- Items -
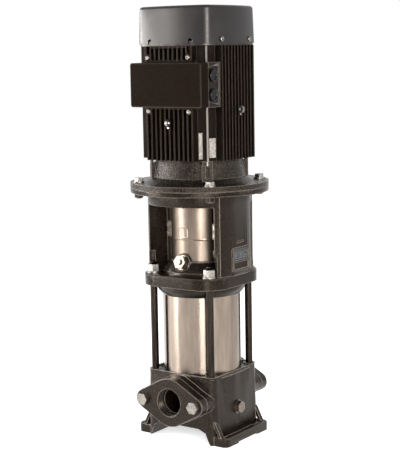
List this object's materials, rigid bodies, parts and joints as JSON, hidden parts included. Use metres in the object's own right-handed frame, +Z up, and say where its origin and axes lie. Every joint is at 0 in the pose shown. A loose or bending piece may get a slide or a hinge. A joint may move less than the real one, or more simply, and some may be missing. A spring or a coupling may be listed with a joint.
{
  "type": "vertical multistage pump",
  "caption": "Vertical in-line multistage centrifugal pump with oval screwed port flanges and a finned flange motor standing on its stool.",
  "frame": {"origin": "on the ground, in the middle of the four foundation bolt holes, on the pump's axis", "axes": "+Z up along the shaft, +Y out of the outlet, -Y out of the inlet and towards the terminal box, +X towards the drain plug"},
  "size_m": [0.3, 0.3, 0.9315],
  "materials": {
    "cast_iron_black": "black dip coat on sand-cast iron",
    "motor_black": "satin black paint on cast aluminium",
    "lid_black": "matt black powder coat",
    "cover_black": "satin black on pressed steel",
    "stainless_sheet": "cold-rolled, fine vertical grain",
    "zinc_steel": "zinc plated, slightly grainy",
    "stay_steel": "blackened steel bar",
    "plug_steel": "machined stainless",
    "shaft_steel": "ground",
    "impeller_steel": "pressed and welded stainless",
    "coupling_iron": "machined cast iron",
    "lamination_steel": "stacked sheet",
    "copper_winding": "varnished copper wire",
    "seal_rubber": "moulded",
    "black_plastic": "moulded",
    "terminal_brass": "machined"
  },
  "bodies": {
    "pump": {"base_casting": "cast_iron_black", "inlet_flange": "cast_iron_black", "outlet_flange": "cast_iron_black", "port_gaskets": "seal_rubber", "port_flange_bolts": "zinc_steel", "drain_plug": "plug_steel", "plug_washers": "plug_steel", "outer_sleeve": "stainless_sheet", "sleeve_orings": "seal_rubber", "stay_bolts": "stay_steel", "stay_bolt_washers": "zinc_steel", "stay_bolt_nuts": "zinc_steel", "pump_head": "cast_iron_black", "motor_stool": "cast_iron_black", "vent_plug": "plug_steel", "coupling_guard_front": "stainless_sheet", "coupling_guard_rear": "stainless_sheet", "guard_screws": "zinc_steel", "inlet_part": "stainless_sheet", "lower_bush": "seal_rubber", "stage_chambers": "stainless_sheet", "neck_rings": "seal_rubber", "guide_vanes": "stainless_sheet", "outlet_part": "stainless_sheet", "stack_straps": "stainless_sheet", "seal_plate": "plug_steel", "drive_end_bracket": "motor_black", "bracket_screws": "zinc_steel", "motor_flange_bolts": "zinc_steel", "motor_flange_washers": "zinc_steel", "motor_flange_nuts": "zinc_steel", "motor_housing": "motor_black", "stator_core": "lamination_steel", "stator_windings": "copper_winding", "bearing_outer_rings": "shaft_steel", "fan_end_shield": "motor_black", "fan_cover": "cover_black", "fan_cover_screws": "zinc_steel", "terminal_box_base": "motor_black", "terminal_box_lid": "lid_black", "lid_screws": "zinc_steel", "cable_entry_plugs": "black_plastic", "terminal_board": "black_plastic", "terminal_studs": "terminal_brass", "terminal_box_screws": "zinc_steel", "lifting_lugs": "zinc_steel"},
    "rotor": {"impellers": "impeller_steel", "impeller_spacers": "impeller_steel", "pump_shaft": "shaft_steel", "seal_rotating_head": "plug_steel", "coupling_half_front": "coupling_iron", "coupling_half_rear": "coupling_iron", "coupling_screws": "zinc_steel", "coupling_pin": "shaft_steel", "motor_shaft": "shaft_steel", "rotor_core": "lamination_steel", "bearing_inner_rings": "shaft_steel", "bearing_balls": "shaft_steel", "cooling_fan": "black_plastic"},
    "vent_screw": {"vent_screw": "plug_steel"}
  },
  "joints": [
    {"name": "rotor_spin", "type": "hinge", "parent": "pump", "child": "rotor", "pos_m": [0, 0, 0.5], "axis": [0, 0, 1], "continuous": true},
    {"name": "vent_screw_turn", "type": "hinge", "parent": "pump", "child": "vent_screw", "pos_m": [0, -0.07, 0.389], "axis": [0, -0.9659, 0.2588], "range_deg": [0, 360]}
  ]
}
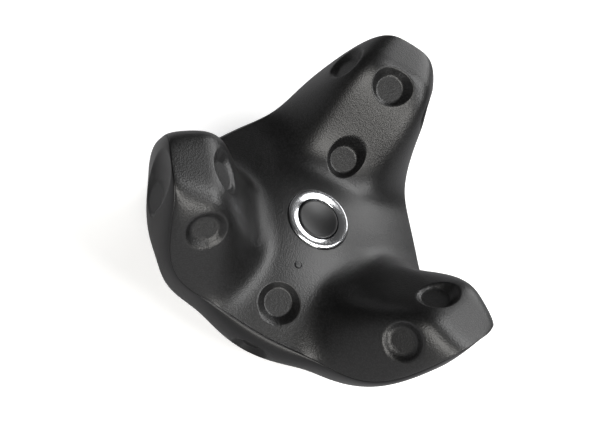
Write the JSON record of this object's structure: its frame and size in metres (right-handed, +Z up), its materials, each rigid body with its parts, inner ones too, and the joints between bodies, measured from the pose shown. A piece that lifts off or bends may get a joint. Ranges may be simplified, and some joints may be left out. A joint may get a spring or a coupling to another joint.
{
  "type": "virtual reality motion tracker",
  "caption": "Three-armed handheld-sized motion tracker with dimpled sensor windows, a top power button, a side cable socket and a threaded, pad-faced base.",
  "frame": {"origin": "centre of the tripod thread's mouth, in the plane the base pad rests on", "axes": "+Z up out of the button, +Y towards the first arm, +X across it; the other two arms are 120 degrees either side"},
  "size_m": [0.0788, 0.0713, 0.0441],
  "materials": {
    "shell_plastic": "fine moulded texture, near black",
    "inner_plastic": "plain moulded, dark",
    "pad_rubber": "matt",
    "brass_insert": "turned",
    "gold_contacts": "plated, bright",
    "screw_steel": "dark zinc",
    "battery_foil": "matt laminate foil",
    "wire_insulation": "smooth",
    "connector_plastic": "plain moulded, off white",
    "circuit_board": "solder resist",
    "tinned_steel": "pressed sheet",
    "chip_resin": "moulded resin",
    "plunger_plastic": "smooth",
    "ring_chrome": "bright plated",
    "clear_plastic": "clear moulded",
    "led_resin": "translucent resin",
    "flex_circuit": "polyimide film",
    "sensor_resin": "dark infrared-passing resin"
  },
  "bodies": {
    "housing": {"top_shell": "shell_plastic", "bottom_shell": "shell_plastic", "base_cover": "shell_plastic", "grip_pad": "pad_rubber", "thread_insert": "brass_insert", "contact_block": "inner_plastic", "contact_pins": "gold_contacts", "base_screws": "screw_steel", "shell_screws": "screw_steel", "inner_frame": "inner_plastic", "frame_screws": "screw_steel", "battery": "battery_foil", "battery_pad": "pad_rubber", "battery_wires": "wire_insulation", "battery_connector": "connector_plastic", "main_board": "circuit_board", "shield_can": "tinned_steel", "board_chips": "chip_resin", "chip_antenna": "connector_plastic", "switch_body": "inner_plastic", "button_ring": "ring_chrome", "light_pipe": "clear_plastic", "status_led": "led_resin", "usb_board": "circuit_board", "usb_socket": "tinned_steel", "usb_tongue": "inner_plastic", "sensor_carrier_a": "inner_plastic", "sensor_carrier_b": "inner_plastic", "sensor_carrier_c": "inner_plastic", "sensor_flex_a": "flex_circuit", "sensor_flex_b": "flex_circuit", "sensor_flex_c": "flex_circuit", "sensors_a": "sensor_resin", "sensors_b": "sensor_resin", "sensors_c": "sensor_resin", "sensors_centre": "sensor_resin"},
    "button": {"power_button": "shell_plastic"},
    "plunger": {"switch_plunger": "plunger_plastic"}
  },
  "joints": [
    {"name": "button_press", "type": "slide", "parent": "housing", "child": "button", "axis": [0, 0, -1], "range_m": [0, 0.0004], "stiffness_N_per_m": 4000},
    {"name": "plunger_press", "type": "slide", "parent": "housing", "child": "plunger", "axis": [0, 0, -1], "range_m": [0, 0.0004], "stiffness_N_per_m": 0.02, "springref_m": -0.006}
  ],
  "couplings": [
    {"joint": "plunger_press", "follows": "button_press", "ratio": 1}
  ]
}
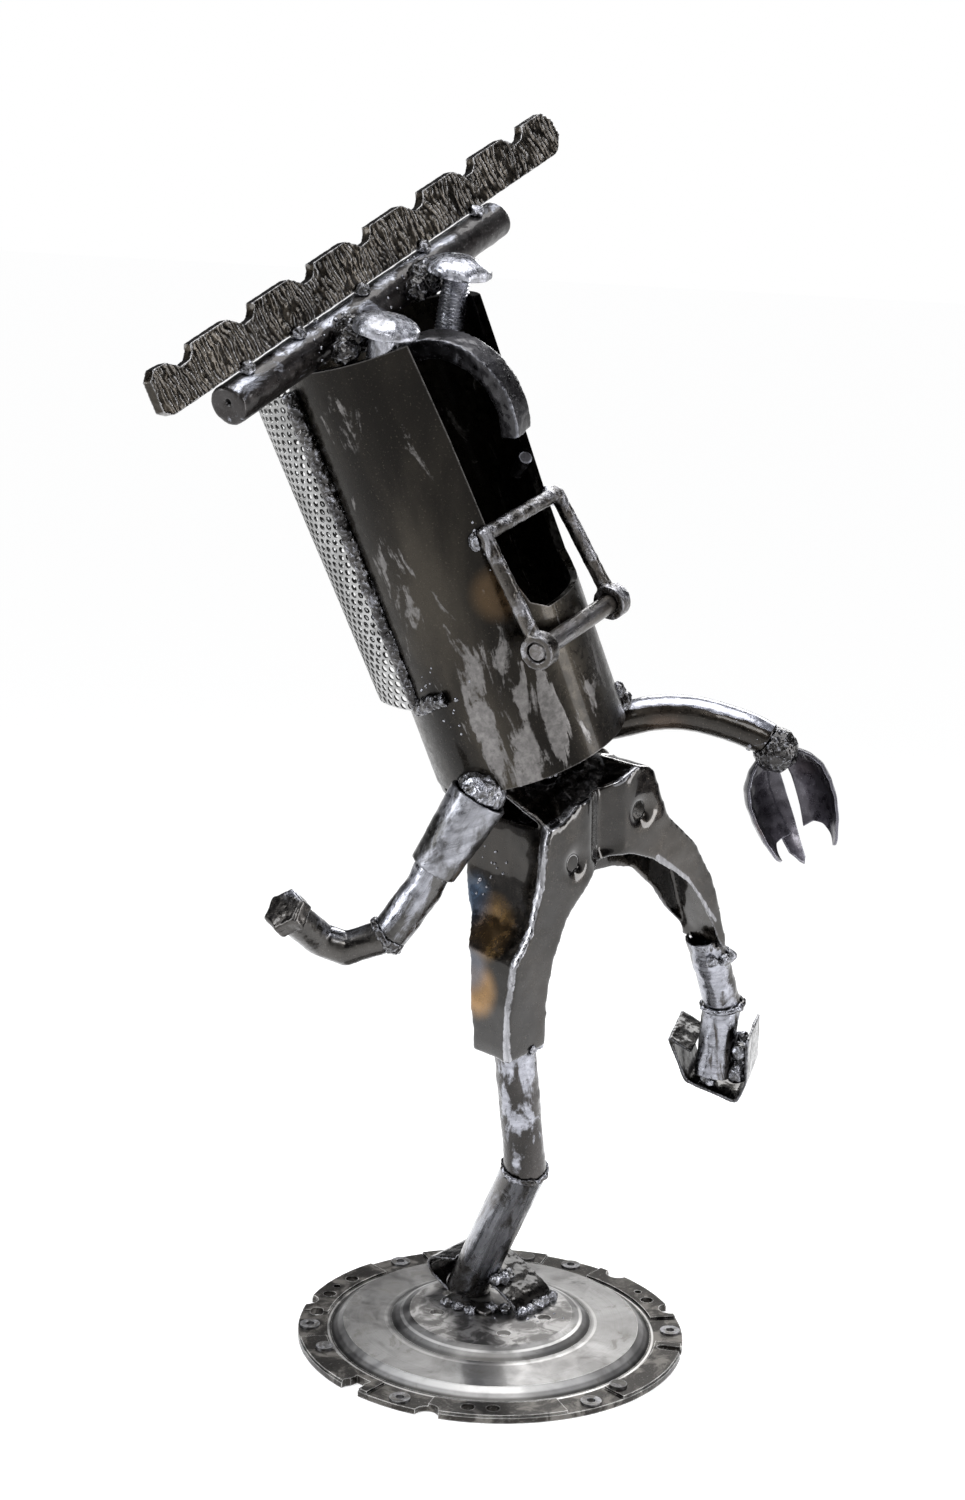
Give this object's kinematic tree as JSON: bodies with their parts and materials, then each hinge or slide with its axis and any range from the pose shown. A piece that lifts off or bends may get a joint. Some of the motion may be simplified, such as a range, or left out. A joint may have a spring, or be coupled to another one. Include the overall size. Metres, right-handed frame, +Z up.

- Short problem -
Reproduce the material precisely, including every line.

- Task output -
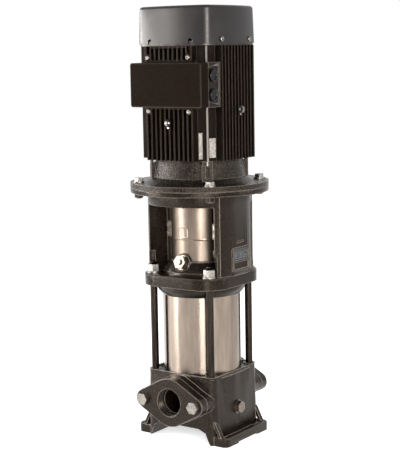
List this object's materials, rigid bodies, parts and joints as JSON, hidden parts included. Use metres in the object's own right-handed frame, +Z up, and say where its origin and axes lie. Every joint is at 0 in the pose shown. A loose or bending piece may get a slide or a hinge. A joint may move less than the real one, or more simply, and some may be missing. A spring or a coupling may be listed with a joint.
{
  "type": "vertical multistage pump",
  "caption": "Vertical in-line multistage centrifugal pump with oval screwed port flanges and a finned flange motor standing on its stool.",
  "frame": {"origin": "on the ground, in the middle of the four foundation bolt holes, on the pump's axis", "axes": "+Z up along the shaft, +Y out of the outlet, -Y out of the inlet and towards the terminal box, +X towards the drain plug"},
  "size_m": [0.3, 0.3, 0.9315],
  "materials": {
    "cast_iron_black": "black dip coat on sand-cast iron",
    "motor_black": "satin black paint on cast aluminium",
    "lid_black": "matt black powder coat",
    "cover_black": "satin black on pressed steel",
    "stainless_sheet": "cold-rolled, fine vertical grain",
    "zinc_steel": "zinc plated, slightly grainy",
    "stay_steel": "blackened steel bar",
    "plug_steel": "machined stainless",
    "shaft_steel": "ground",
    "impeller_steel": "pressed and welded stainless",
    "coupling_iron": "machined cast iron",
    "lamination_steel": "stacked sheet",
    "copper_winding": "varnished copper wire",
    "seal_rubber": "moulded",
    "black_plastic": "moulded",
    "terminal_brass": "machined"
  },
  "bodies": {
    "pump": {"base_casting": "cast_iron_black", "inlet_flange": "cast_iron_black", "outlet_flange": "cast_iron_black", "port_gaskets": "seal_rubber", "port_flange_bolts": "zinc_steel", "drain_plug": "plug_steel", "plug_washers": "plug_steel", "outer_sleeve": "stainless_sheet", "sleeve_orings": "seal_rubber", "stay_bolts": "stay_steel", "stay_bolt_washers": "zinc_steel", "stay_bolt_nuts": "zinc_steel", "pump_head": "cast_iron_black", "motor_stool": "cast_iron_black", "vent_plug": "plug_steel", "coupling_guard_front": "stainless_sheet", "coupling_guard_rear": "stainless_sheet", "guard_screws": "zinc_steel", "inlet_part": "stainless_sheet", "lower_bush": "seal_rubber", "stage_chambers": "stainless_sheet", "neck_rings": "seal_rubber", "guide_vanes": "stainless_sheet", "outlet_part": "stainless_sheet", "stack_straps": "stainless_sheet", "seal_plate": "plug_steel", "drive_end_bracket": "motor_black", "bracket_screws": "zinc_steel", "motor_flange_bolts": "zinc_steel", "motor_flange_washers": "zinc_steel", "motor_flange_nuts": "zinc_steel", "motor_housing": "motor_black", "stator_core": "lamination_steel", "stator_windings": "copper_winding", "bearing_outer_rings": "shaft_steel", "fan_end_shield": "motor_black", "fan_cover": "cover_black", "fan_cover_screws": "zinc_steel", "terminal_box_base": "motor_black", "terminal_box_lid": "lid_black", "lid_screws": "zinc_steel", "cable_entry_plugs": "black_plastic", "terminal_board": "black_plastic", "terminal_studs": "terminal_brass", "terminal_box_screws": "zinc_steel", "lifting_lugs": "zinc_steel"},
    "rotor": {"impellers": "impeller_steel", "impeller_spacers": "impeller_steel", "pump_shaft": "shaft_steel", "seal_rotating_head": "plug_steel", "coupling_half_front": "coupling_iron", "coupling_half_rear": "coupling_iron", "coupling_screws": "zinc_steel", "coupling_pin": "shaft_steel", "motor_shaft": "shaft_steel", "rotor_core": "lamination_steel", "bearing_inner_rings": "shaft_steel", "bearing_balls": "shaft_steel", "cooling_fan": "black_plastic"},
    "vent_screw": {"vent_screw": "plug_steel"}
  },
  "joints": [
    {"name": "rotor_spin", "type": "hinge", "parent": "pump", "child": "rotor", "pos_m": [0, 0, 0.5], "axis": [0, 0, 1], "continuous": true},
    {"name": "vent_screw_turn", "type": "hinge", "parent": "pump", "child": "vent_screw", "pos_m": [0, -0.07, 0.389], "axis": [0, -0.9659, 0.2588], "range_deg": [0, 360]}
  ]
}
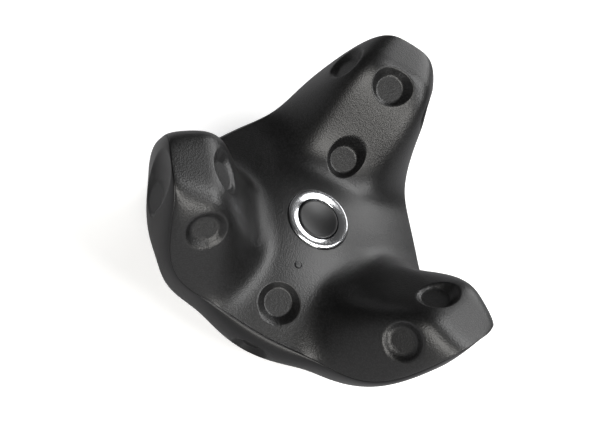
Write the JSON record of this object's structure: its frame and size in metres (right-handed, +Z up), its materials, each rigid body with its parts, inner ones too, and the joints between bodies, measured from the pose shown. A piece that lifts off or bends may get a joint. Ranges may be simplified, and some joints may be left out. A joint may get a spring or a coupling to another joint.
{
  "type": "virtual reality motion tracker",
  "caption": "Three-armed handheld-sized motion tracker with dimpled sensor windows, a top power button, a side cable socket and a threaded, pad-faced base.",
  "frame": {"origin": "centre of the tripod thread's mouth, in the plane the base pad rests on", "axes": "+Z up out of the button, +Y towards the first arm, +X across it; the other two arms are 120 degrees either side"},
  "size_m": [0.0788, 0.0713, 0.0441],
  "materials": {
    "shell_plastic": "fine moulded texture, near black",
    "inner_plastic": "plain moulded, dark",
    "pad_rubber": "matt",
    "brass_insert": "turned",
    "gold_contacts": "plated, bright",
    "screw_steel": "dark zinc",
    "battery_foil": "matt laminate foil",
    "wire_insulation": "smooth",
    "connector_plastic": "plain moulded, off white",
    "circuit_board": "solder resist",
    "tinned_steel": "pressed sheet",
    "chip_resin": "moulded resin",
    "plunger_plastic": "smooth",
    "ring_chrome": "bright plated",
    "clear_plastic": "clear moulded",
    "led_resin": "translucent resin",
    "flex_circuit": "polyimide film",
    "sensor_resin": "dark infrared-passing resin"
  },
  "bodies": {
    "housing": {"top_shell": "shell_plastic", "bottom_shell": "shell_plastic", "base_cover": "shell_plastic", "grip_pad": "pad_rubber", "thread_insert": "brass_insert", "contact_block": "inner_plastic", "contact_pins": "gold_contacts", "base_screws": "screw_steel", "shell_screws": "screw_steel", "inner_frame": "inner_plastic", "frame_screws": "screw_steel", "battery": "battery_foil", "battery_pad": "pad_rubber", "battery_wires": "wire_insulation", "battery_connector": "connector_plastic", "main_board": "circuit_board", "shield_can": "tinned_steel", "board_chips": "chip_resin", "chip_antenna": "connector_plastic", "switch_body": "inner_plastic", "button_ring": "ring_chrome", "light_pipe": "clear_plastic", "status_led": "led_resin", "usb_board": "circuit_board", "usb_socket": "tinned_steel", "usb_tongue": "inner_plastic", "sensor_carrier_a": "inner_plastic", "sensor_carrier_b": "inner_plastic", "sensor_carrier_c": "inner_plastic", "sensor_flex_a": "flex_circuit", "sensor_flex_b": "flex_circuit", "sensor_flex_c": "flex_circuit", "sensors_a": "sensor_resin", "sensors_b": "sensor_resin", "sensors_c": "sensor_resin", "sensors_centre": "sensor_resin"},
    "button": {"power_button": "shell_plastic"},
    "plunger": {"switch_plunger": "plunger_plastic"}
  },
  "joints": [
    {"name": "button_press", "type": "slide", "parent": "housing", "child": "button", "axis": [0, 0, -1], "range_m": [0, 0.0004], "stiffness_N_per_m": 4000},
    {"name": "plunger_press", "type": "slide", "parent": "housing", "child": "plunger", "axis": [0, 0, -1], "range_m": [0, 0.0004], "stiffness_N_per_m": 0.02, "springref_m": -0.006}
  ],
  "couplings": [
    {"joint": "plunger_press", "follows": "button_press", "ratio": 1}
  ]
}
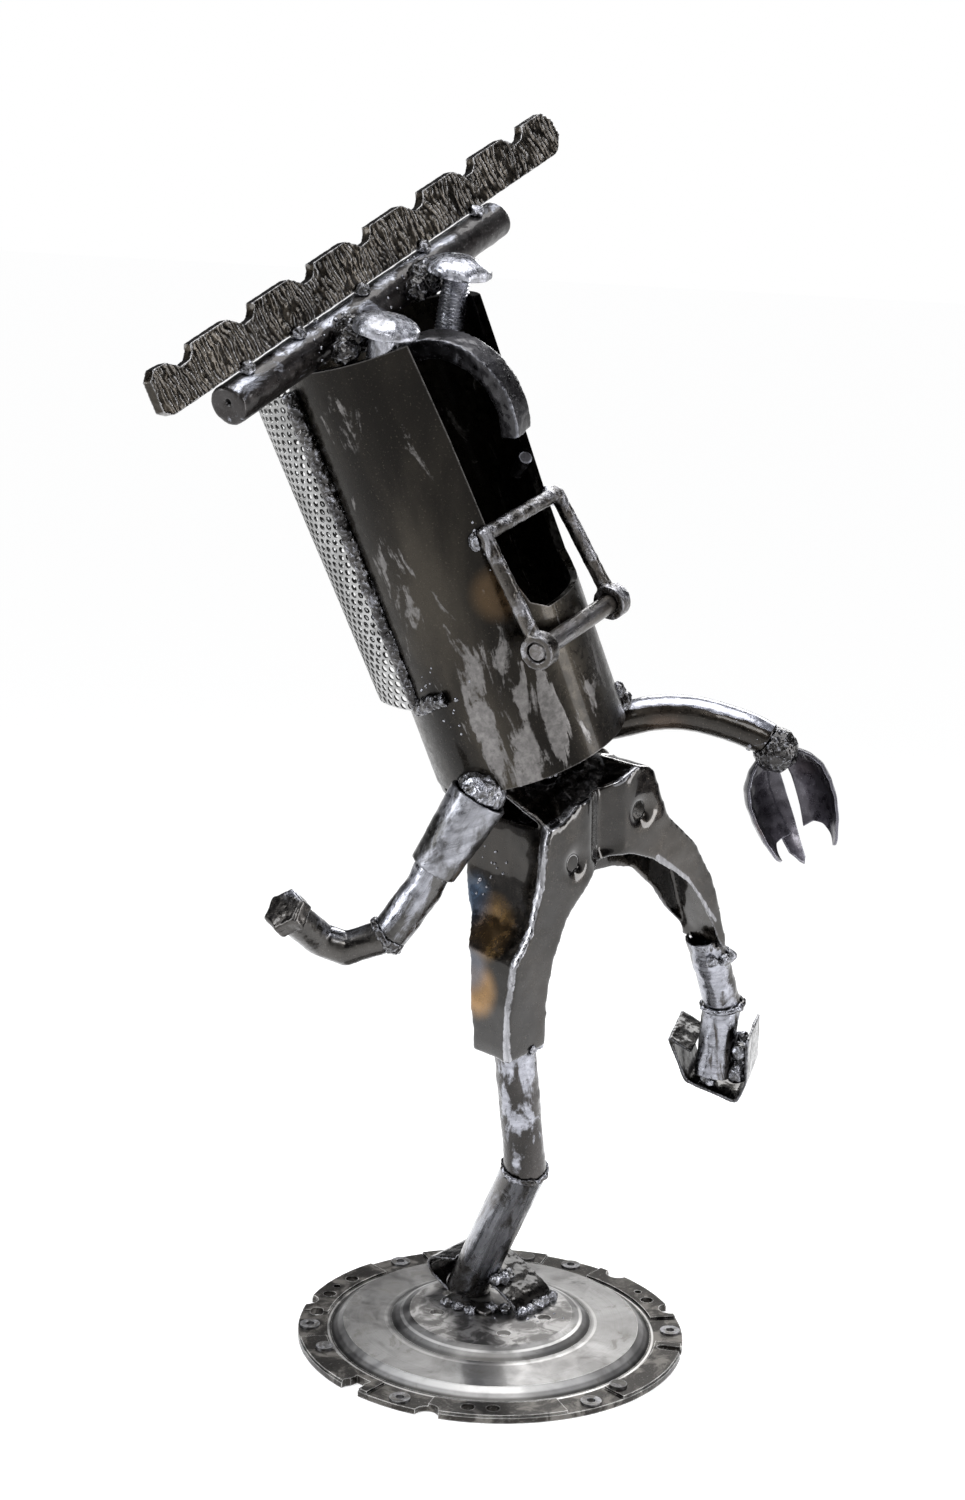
Give this object's kinematic tree as JSON: bodies with their parts and materials, then each hinge or slide with its axis and any range from the pose shown. A piece that lifts off or bends may get a joint. Some of the motion may be simplified, such as a range, or left out. A joint may have a spring, or be coupled to another one. Include the overall size. Metres, right-handed frame, +Z up.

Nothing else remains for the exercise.